As you’ll see, the Bears in the Windows are real romantics and, believe it or not, for the last few years, have received a Valentine from a secret admirer!  This year, some of the bears have taken a trip to romantic Paris, while some prefer to celebrate what’s supposed to be the most romantic day of the year at home. Giving someone a teddy bear is the perfect way to show how much you care as, when the chocolate box is empty, the champagne has lost its fizz and the red roses have wilted, a teddy will be a permanent huggable reminder of how you feel!


HAPPY ANNIVERSARY

by Elspeth

Eighteen years ago today, Jim and I were married at Lake Eola in Florida and, this year, The Bears in the Windows decided to dedicate a window to us!

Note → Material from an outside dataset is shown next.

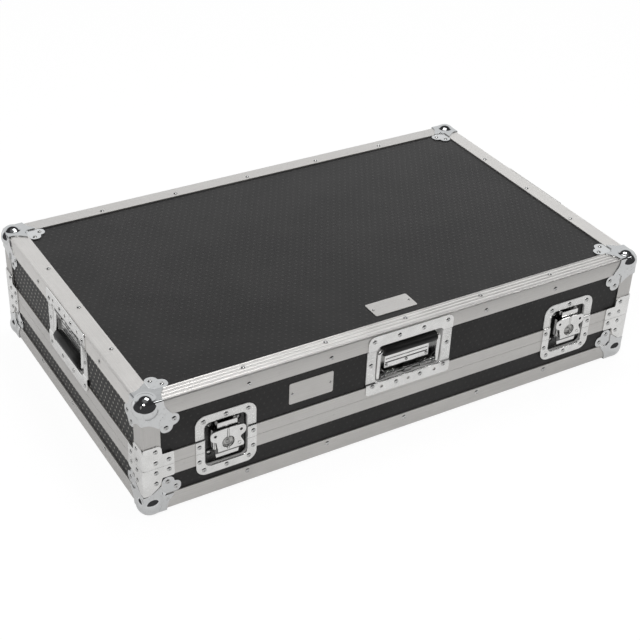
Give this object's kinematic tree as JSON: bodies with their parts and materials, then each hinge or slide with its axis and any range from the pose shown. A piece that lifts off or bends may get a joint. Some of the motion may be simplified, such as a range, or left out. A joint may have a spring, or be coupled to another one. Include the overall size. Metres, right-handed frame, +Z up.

We chose Lake Eola for its beautiful setting – the lake, the fountain, the red bridge, the Oriental pagoda and the swans, some of them black, all providing perfect photo opportunities to remember this very special day – and because it was the complete antithesis of all the razzamatazz of Disney.

THE CHINESE PAGODA, LAKE EOLA

Given the months of organising and agonising that most brides experience when planning their weddings in this country, ours was incredibly easy to arrange.  Having bought the licence the day we arrived, we then found a notary public, a photographer and a florist, collecting my bouquet of pink roses on the way to the ceremony.    

While Jim opted for a more informal look, the ursine groom looks dapper in his top hat and tails and, while I wore a twenties style ivory dress (the only thing organised in advance) with a garland of roses in my hair, my ursine lookalike looks lovely in a traditional white wedding gown.  On one side of the teddy twosome is a little bear holding a congratulatory balloon and, on the other, to commemorate the fact that we were married in Orlando, the home of Disneyworld, is Winnie the Pooh!  I couldn’t find a black swan to complete the picture and so, instead, Holly, our little black dog, takes pride of place in the official wedding photo!